The day finishes on a more sober note when Ellen and I go round to Eddie and Ann’s for a meal, they have invited another English couple, a teacher from Leeds, her husband and daughter who are on exchange. The husband is out delivering pizzas, he has got a job to make some money because they cannot survive on her salary alone.
Just a typical Sunday, a drive in the countryside, it really is beautiful and we both agree that this will be one of the things, if not the thing about our time here, that we will miss most. This is real farming country, basic folk making a living from this green and pleasant land. I have a quick Walter Mitty fantasy about being a farmer. Of course you can’t live out in the countryside for ever, sooner or later you have to come to this cramped little house full of bloody kids. Tonight we are joined by two ladies from the neighbourhood watch, yes, they have them here in good old New Zealand. The reason for their visit is one burglary, a house two doors away, two stolen cars and a lot of youths making a noise last Friday night around our house. What they want to know is did we see anything and I guess, was Joe involved in any way? He had better not be. I turn again to the New Zealand Year Book for some information about burglaries.
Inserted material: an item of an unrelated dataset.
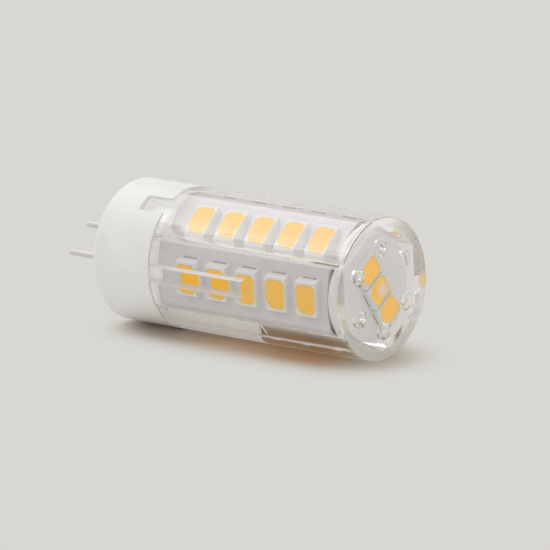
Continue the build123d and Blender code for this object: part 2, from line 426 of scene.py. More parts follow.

And I’m afraid that is it, the rest of this month either disappeared or never got written. Nor did I keep writing this journal in this typed form although of course I did keep writing about the year in my own diary probably thinking I might type it all up when offered a publishing contract. I never was so never did. We carried on with our interesting Kiwi experience until March of the following year so we did extend it a bit but not six months. I think it got a little easier as we went along. Sure enough the kids did not want to leave. I’ll give the last word on this to my dear boy who said as we left – Dad, you were a shit for bringing me here and you’re an even bigger shit for taking me home. Thanks, son.